** Begin DATA SEGMENT **

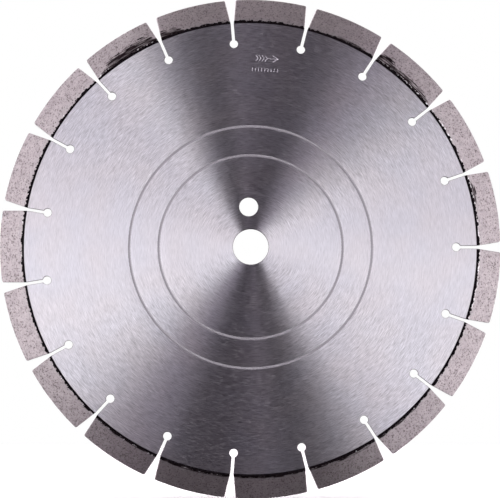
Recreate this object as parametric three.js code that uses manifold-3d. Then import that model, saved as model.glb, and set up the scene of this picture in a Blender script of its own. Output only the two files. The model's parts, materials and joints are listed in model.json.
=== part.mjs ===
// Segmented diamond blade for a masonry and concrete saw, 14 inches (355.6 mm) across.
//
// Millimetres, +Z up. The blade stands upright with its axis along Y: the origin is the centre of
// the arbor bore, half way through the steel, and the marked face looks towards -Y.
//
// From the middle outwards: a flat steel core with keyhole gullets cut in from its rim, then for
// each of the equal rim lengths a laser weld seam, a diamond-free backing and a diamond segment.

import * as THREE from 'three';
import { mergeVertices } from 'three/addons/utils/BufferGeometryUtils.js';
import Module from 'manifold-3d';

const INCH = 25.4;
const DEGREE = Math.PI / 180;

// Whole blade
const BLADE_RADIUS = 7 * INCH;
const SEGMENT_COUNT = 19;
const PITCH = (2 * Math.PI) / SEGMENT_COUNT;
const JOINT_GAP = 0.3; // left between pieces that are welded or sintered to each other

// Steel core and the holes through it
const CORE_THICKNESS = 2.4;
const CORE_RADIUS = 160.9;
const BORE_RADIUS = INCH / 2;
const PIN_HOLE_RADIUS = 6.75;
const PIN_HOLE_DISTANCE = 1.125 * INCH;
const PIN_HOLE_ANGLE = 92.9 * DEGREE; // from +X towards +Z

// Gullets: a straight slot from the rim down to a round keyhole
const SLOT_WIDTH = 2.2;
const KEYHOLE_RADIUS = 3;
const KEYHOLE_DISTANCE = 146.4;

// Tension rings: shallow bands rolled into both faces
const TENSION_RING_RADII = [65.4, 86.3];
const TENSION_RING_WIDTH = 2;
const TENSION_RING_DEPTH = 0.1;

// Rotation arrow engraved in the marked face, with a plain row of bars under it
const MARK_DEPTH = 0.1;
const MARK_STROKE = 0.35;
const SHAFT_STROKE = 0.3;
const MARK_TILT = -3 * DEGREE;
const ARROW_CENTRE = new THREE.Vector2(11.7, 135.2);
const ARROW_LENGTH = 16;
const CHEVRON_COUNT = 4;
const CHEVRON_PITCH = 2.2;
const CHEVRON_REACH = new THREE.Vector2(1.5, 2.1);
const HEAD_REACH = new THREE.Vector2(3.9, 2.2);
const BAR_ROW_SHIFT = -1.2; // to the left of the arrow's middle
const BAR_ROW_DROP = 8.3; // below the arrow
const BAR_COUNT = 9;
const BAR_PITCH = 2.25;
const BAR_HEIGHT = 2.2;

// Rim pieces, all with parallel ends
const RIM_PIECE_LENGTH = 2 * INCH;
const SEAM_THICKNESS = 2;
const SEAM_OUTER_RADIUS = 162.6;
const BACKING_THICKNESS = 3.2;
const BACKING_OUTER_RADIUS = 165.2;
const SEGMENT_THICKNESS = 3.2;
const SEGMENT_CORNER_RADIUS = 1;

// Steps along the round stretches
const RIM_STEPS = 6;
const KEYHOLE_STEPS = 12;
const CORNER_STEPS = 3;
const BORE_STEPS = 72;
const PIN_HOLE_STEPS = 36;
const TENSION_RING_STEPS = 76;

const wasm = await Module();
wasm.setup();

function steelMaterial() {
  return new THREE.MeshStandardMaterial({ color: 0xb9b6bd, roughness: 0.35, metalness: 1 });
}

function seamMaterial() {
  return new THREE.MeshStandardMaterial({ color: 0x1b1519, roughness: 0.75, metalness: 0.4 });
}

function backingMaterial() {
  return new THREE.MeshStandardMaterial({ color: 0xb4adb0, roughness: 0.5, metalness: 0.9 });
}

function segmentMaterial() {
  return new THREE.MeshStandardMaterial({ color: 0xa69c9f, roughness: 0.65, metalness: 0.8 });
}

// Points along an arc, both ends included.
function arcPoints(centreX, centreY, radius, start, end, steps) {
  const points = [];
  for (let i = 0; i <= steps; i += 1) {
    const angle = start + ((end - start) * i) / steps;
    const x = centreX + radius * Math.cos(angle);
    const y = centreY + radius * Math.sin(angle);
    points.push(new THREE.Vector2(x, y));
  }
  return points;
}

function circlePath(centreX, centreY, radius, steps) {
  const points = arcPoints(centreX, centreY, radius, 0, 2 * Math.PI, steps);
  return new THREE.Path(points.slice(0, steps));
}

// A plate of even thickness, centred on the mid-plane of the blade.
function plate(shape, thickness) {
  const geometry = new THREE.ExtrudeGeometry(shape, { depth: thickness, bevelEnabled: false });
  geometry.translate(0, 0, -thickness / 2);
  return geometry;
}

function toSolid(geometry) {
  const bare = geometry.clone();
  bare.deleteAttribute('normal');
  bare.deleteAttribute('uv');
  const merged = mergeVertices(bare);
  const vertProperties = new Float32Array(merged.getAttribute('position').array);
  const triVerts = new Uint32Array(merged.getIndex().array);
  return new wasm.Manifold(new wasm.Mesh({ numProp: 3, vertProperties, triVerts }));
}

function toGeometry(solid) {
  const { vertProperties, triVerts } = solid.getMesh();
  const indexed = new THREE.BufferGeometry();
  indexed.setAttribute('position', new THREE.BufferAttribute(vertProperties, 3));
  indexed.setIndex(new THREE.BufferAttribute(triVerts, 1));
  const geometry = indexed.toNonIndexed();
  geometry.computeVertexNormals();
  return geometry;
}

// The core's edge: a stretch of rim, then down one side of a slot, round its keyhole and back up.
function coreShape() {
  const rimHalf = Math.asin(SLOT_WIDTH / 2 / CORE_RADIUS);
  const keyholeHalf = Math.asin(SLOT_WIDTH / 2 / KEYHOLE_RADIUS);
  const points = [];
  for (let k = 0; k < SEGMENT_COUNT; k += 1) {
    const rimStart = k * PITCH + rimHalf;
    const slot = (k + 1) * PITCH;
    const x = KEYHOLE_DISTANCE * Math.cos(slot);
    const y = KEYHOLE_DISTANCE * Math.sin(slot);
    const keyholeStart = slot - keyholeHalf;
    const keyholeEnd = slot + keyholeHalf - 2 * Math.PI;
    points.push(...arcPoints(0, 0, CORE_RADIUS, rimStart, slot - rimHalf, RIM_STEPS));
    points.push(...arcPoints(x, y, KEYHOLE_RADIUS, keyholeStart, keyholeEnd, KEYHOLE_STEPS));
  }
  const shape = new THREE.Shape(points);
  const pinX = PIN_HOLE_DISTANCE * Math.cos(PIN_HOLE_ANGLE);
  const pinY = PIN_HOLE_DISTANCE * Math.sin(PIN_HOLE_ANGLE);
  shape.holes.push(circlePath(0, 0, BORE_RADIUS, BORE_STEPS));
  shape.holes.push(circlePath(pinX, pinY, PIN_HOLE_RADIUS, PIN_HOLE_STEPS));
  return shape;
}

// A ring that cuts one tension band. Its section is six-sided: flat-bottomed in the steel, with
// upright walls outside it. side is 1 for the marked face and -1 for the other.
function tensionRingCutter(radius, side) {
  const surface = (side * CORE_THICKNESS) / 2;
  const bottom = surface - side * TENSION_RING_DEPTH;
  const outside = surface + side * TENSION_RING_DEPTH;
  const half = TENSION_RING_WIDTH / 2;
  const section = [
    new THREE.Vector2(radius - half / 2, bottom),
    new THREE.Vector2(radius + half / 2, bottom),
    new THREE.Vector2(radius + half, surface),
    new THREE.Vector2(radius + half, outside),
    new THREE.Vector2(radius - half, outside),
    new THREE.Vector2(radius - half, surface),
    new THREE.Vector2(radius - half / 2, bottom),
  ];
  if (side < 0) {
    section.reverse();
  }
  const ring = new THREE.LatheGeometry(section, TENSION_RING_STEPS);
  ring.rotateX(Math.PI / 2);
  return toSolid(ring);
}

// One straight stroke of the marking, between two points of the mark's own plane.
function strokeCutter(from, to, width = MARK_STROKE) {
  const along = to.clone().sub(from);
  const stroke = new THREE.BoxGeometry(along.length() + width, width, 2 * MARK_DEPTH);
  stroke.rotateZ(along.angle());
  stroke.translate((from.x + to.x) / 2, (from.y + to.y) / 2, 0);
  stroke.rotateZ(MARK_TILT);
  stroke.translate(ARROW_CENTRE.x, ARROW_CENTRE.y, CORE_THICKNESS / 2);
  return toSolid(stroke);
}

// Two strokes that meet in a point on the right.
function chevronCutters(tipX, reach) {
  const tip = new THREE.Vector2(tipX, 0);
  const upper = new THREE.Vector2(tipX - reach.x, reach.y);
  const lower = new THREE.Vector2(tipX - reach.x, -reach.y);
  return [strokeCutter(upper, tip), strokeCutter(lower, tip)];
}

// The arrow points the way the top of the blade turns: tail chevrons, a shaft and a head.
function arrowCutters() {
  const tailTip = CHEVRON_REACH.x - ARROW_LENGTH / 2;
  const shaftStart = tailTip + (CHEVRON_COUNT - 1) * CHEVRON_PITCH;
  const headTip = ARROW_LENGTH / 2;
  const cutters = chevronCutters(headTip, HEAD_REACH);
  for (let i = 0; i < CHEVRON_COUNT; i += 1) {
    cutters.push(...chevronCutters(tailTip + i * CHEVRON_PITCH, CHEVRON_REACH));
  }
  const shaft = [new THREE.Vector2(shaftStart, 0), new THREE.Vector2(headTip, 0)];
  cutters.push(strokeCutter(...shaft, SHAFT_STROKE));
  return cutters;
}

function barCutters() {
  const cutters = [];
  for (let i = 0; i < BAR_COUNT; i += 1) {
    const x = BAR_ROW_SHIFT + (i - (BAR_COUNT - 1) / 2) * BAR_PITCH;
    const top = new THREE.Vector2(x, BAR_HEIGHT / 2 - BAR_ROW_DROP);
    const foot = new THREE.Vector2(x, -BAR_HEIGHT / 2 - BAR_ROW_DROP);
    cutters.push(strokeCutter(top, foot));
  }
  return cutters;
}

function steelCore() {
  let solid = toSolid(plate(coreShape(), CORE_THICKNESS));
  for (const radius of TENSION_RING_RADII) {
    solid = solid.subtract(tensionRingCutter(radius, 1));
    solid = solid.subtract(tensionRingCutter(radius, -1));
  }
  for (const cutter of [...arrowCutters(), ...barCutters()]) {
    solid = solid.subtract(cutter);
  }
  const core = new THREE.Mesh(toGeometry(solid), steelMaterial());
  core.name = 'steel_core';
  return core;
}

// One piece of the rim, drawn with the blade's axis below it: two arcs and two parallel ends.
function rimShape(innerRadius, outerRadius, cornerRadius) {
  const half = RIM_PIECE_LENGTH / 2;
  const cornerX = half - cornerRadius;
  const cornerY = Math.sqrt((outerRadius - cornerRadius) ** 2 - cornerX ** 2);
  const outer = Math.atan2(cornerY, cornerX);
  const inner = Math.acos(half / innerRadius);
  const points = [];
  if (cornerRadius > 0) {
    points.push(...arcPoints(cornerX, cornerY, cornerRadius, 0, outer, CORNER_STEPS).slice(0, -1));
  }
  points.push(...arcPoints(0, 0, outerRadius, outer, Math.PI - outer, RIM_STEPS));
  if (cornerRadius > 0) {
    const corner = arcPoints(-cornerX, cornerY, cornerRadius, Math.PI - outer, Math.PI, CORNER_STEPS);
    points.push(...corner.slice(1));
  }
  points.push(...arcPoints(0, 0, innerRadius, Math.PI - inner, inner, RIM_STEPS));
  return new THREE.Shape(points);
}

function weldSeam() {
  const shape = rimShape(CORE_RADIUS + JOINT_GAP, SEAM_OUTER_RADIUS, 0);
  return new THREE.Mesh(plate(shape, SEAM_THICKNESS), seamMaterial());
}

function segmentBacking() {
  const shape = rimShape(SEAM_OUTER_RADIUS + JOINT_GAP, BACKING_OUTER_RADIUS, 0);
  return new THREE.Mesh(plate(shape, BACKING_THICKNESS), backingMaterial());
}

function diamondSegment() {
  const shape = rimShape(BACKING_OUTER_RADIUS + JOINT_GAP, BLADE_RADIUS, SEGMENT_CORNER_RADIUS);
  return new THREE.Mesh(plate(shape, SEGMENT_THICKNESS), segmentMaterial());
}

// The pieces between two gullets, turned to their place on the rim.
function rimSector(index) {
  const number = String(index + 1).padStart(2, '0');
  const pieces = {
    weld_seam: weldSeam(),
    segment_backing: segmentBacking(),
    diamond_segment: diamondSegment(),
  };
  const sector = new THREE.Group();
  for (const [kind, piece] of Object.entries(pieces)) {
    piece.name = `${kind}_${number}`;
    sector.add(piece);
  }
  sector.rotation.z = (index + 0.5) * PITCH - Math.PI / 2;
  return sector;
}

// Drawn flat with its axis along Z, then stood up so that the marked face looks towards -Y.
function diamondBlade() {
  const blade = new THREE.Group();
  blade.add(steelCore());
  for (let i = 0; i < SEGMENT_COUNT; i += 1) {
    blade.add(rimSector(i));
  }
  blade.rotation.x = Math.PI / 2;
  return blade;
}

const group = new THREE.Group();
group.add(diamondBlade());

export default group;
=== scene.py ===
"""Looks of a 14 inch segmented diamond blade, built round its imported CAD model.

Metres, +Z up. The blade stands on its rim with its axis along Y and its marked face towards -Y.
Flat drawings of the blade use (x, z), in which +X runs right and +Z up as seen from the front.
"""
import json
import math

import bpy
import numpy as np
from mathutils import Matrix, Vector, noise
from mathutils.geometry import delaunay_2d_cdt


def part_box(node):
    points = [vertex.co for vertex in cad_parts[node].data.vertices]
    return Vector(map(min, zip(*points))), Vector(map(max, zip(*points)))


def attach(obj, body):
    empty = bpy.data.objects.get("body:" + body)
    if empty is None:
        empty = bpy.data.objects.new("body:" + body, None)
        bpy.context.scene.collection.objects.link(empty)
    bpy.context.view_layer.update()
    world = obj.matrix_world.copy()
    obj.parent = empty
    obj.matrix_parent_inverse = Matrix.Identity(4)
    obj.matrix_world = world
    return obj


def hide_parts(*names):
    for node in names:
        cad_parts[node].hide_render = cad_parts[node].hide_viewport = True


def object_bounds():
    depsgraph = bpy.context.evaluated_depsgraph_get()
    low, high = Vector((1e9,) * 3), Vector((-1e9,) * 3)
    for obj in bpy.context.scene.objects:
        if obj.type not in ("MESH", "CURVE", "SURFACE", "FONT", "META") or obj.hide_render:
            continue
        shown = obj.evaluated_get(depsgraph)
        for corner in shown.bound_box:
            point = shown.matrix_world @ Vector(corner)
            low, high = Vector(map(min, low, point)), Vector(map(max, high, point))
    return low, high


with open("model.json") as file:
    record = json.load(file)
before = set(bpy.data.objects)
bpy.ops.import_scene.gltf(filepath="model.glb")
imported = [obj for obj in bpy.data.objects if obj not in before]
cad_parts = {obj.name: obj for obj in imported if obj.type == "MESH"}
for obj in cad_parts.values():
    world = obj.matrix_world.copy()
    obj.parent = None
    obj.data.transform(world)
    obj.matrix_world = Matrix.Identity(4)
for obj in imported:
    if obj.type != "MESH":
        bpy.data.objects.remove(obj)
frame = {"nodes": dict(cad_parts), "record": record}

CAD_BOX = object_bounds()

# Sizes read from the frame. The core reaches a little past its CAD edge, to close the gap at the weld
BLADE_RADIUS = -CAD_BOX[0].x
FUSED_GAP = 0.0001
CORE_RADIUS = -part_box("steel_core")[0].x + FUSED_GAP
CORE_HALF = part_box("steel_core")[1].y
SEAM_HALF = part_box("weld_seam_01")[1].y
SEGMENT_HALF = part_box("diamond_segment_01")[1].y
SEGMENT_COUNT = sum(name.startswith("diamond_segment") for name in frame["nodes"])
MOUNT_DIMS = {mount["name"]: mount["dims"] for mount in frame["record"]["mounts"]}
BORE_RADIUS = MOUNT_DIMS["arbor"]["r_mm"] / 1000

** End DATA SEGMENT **

**DIRECTIONS FOR THIS TASK**
As listed above, the lines from the line with "that the marked face looks towards -Y." to the line with "bpy.context.scene.collection.objects.link(empty)" are to be echoed exactly, with both ends included and nothing added.

**RESULT OF THIS TASK**
// Drawn flat with its axis along Z, then stood up so that the marked face looks towards -Y.
function diamondBlade() {
  const blade = new THREE.Group();
  blade.add(steelCore());
  for (let i = 0; i < SEGMENT_COUNT; i += 1) {
    blade.add(rimSector(i));
  }
  blade.rotation.x = Math.PI / 2;
  return blade;
}

const group = new THREE.Group();
group.add(diamondBlade());

export default group;
=== scene.py ===
"""Looks of a 14 inch segmented diamond blade, built round its imported CAD model.

Metres, +Z up. The blade stands on its rim with its axis along Y and its marked face towards -Y.
Flat drawings of the blade use (x, z), in which +X runs right and +Z up as seen from the front.
"""
import json
import math

import bpy
import numpy as np
from mathutils import Matrix, Vector, noise
from mathutils.geometry import delaunay_2d_cdt


def part_box(node):
    points = [vertex.co for vertex in cad_parts[node].data.vertices]
    return Vector(map(min, zip(*points))), Vector(map(max, zip(*points)))


def attach(obj, body):
    empty = bpy.data.objects.get("body:" + body)
    if empty is None:
        empty = bpy.data.objects.new("body:" + body, None)
        bpy.context.scene.collection.objects.link(empty)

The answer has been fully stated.